Ian glanced at her from the corner of his eye and shoved his hands deep into the pockets of his grey wool coat. He'd let his hair grow long enough that it now just brushed the upturned collar. It looked quite soft, Bonnie thought before she could catch herself. Quite soft indeed.

With the abnormal amounts of black hidden beneath the yellow coat, Bonnie Hargrave looked like a canary flitting along next to a panther. As Maggie had warned her, people immediately began to talk - she could hear her name on voices she immediately ignored.
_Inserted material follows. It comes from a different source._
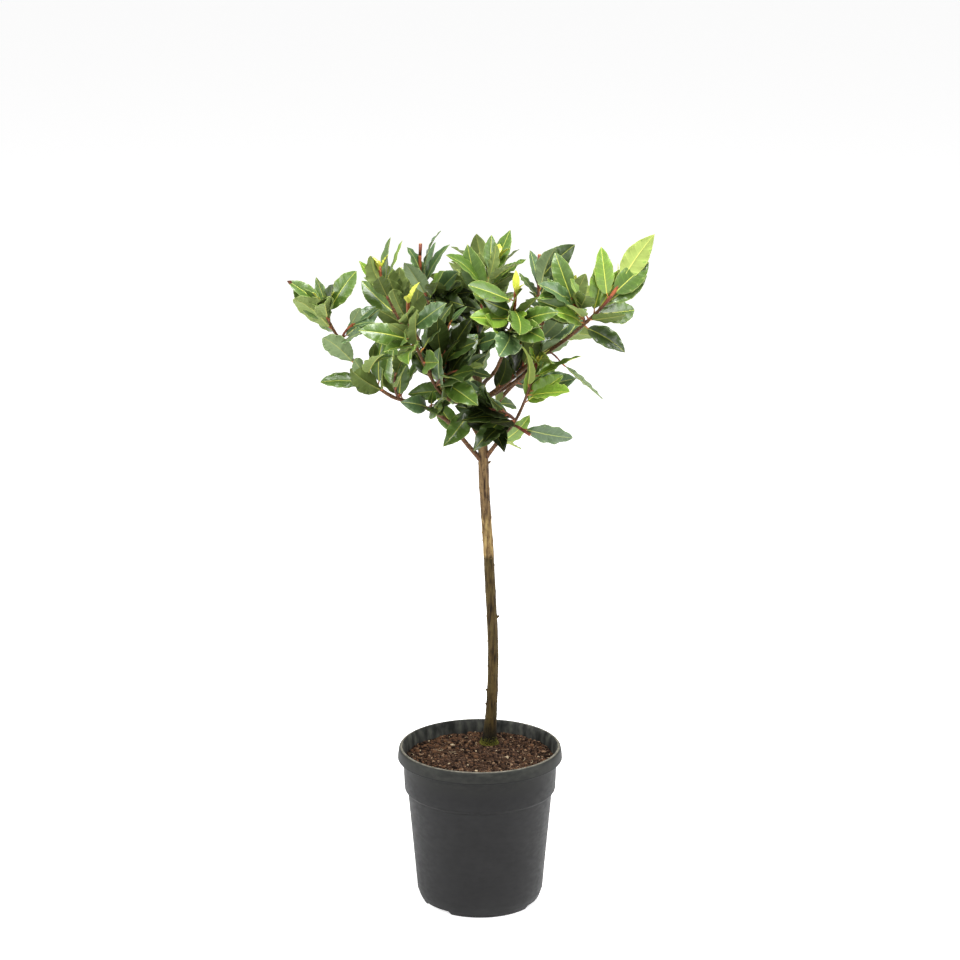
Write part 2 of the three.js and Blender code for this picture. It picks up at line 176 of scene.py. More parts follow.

But she could tell by Ian's shifting eyes that he noticed, too.
"Listen," he said just as they reached the gates, "You...I'm really very glad you came, but if this is going to make you uncomf..."
"Ian." She shook her head and glanced over her shoulder at the other Hogwarts students. "It's nothing. Let's just...let's go enjoy Hogsmeade, okay?"
In fact...
She skipped around until she was standing next to him, facing the gates, and slipped her arm under his, letting her hand rest in the crook of his elbow. Might as well give them something else to talk about, she thought.
Ian looked more surprised than any of them.
"Let's go," she said, and tugged him forward.
"As you wish."

They followed the crowds, who soon became used to their combined presence, down from Hogwarts and into the village of Hogsmeade.